Frequently Asked Questions

When do puppies stop growing?

It depends on size, and the spread is wider than most people expect. Our digitization of the WALTHAM curves has the median dog reaching 99 to 100% of its adult weight at about 52 weeks for toy and small breeds, 62 weeks for medium, 67 to 68 weeks for large and extra large, and roughly 78 weeks for giants. Sources disagree and we show both: the AKC says small breeds finish at 6 to 8 months, which the curve data contradicts — toy dogs are still at 83% around seven months. A veterinary textbook chapter lands between them, putting toy, small and medium dogs at adult size by 9 to 10 months and giant breeds not reaching 99% until 11 to 15 months.

My puppy is below the line on the growth chart. Should I worry?

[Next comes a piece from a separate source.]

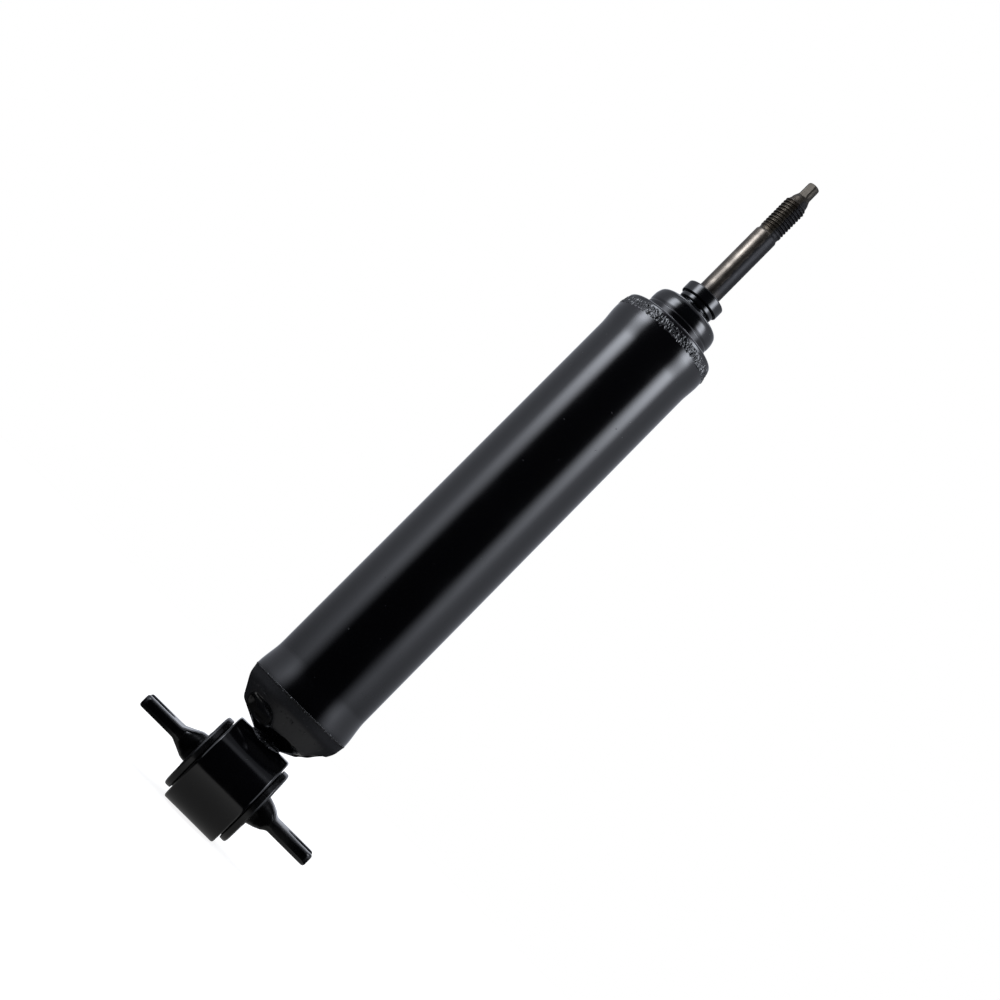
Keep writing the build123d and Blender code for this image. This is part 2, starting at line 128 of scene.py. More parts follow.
# A smooth curve through a table of (at, value) rows
def curveAt(table, at):
    if at <= table[0][0]:
        return table[0][1]
    if at >= table[-1][0]:
        return table[-1][1]
    slopes = [(b[1] - a[1]) / (b[0] - a[0]) for a, b in zip(table, table[1:])]
    ends = [slopes[0]]
    for a, b in zip(slopes, slopes[1:]):
        ends.append(0 if a * b <= 0 else 2 * a * b / (a + b))
    ends.append(slopes[-1])
    i = max(k for k in range(len(table) - 1) if table[k][0] <= at)
    width = table[i + 1][0] - table[i][0]
    u = (at - table[i][0]) / width
    rise = table[i + 1][1] - table[i][1]
    return (table[i][1] + rise * u * u * (3 - 2 * u) + width * ends[i] * u * (1 - u) ** 2
            - width * ends[i + 1] * u * u * (1 - u))


# A gentle S from one radius to another, for the drawn ends of the tube
def easedRun(low, high, steps):
    run = []
    for k in range(1, steps):
        u = k / steps
        run.append((low[0] + (high[0] - low[0]) * u * u * (3 - 2 * u), low[1] + (high[1] - low[1]) * u))
    return run


# Shared effects, each a node group built once with its own named sockets
def newGroup(name, inputs, outputs):
    group = bpy.data.node_groups.new(name, "ShaderNodeTree")
    for socket, value in inputs.items():
        made = group.interface.new_socket(name=socket, in_out="INPUT", socket_type="NodeSocketFloat")
        made.default_value = value
    for socket in outputs:
        group.interface.new_socket(name=socket, in_out="OUTPUT", socket_type="NodeSocketFloat")
    return group, group.nodes.new("NodeGroupInput"), group.nodes.new("NodeGroupOutput")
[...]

Not by itself, no. In the published follow-up study, 42% of healthy puppies drifted across more than one centile line during growth and turned out completely normal. A puppy tracking along a low line is usually just a small puppy. What matters is direction and consistency: among dogs in abnormal body condition, 68% of obese dogs crossed two or more centile lines upward and 49% of underweight dogs crossed two or more downward. So the signal is crossing lines repeatedly in one direction, not sitting below the average. Compare today's dot to your own previous dots, not to the middle of the chart.

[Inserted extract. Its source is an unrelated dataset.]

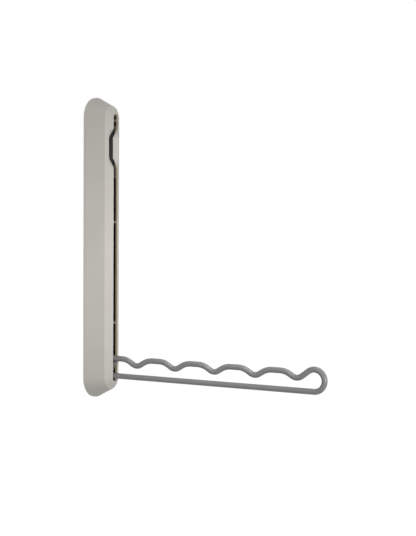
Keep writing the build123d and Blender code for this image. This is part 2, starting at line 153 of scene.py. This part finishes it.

How do I read a puppy growth chart?

Plot weight against age in weeks, find the line your puppy sits nearest, and follow it. The chart is not asking whether your puppy is average — it is asking whether your puppy is still where your puppy was. Read the tables on this page by size class and sex, since the published charts genuinely differ between males and females and we keep them separate rather than averaging. One rule from WALTHAM that no calculator can do for you on a single visit: take three measurements, about two weeks apart, after 12 weeks, before you trust a track. One dot is a data point. Three are a trend.

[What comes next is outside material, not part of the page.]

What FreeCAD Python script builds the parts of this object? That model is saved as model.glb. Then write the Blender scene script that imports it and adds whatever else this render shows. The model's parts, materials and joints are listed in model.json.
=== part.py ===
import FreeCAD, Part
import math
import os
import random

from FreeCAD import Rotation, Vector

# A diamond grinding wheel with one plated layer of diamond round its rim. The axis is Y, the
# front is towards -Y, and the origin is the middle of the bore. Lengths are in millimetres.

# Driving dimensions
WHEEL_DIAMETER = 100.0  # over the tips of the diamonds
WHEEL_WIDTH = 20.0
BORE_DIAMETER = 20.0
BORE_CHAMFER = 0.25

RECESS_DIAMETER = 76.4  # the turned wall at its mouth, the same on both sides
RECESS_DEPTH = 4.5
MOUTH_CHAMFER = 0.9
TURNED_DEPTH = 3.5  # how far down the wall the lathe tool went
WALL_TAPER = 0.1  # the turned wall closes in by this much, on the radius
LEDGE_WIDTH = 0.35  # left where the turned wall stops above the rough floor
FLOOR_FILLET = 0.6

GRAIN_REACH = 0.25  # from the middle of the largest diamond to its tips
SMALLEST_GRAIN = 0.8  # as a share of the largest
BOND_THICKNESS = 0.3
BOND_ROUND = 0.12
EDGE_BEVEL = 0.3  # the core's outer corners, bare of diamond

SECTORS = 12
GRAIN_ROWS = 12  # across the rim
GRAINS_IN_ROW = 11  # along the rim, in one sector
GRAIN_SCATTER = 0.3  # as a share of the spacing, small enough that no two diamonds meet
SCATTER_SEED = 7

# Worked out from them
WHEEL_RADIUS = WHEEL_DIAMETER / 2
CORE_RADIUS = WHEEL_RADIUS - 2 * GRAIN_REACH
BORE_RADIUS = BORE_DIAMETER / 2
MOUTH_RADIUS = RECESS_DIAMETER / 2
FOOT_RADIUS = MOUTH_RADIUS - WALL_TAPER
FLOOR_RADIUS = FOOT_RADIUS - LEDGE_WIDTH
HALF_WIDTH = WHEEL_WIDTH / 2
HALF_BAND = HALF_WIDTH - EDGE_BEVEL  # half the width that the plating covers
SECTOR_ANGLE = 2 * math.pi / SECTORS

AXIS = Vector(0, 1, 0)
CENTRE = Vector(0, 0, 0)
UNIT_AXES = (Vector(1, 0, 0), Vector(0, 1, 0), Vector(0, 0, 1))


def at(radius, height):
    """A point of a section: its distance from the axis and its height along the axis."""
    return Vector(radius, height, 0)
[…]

Is there a growth chart for a mixed breed puppy?

It is the same chart — you just pick the size class yourself. There is no separate mixed breed growth standard and there does not need to be, because the curves are organised by adult size rather than by breed. The useful input is the parents' weights if anyone knows them; average the two and use that as the expected adult size. Dog size is oligogenic, meaning it runs on a small number of large-effect genes — six loci explain 64.3% of size variance in breeds up to 41 kg — which is exactly why parent weights predict so well. Failing that, a DNA test gives you a mix you can size-class from.

Do puppies have growth spurts?

Usually not in the way people mean. The published curves are smooth because they are population averages built from tens of thousands of dogs, and averaging smooths everything out. Individual puppies do grow in fits and starts around that trend, so a week where yours seems to catch up is normal variation rather than an event. The practical problem with the word spurt is that it turns two measurements into a story. If a weigh-in puts your puppy above or below where you expected, that is one dot and one expectation. Get a third before you decide what it means.

Why is there no growth chart for giant breeds?

Because nobody has built one. The researchers behind these growth standards tried and could not: growth among breeds over 40 kg — 88 lb — was too inconsistent to combine into a single curve, so they published five size categories and left the sixth blank. Royal Canin's veterinary teaching material says the same. That means every Great Dane, Mastiff and Newfoundland growth prediction online is an extrapolation with no evidence base underneath it, including the giant row in our own tables. We publish it because people need something to work with, and we label it because they should know what they are getting.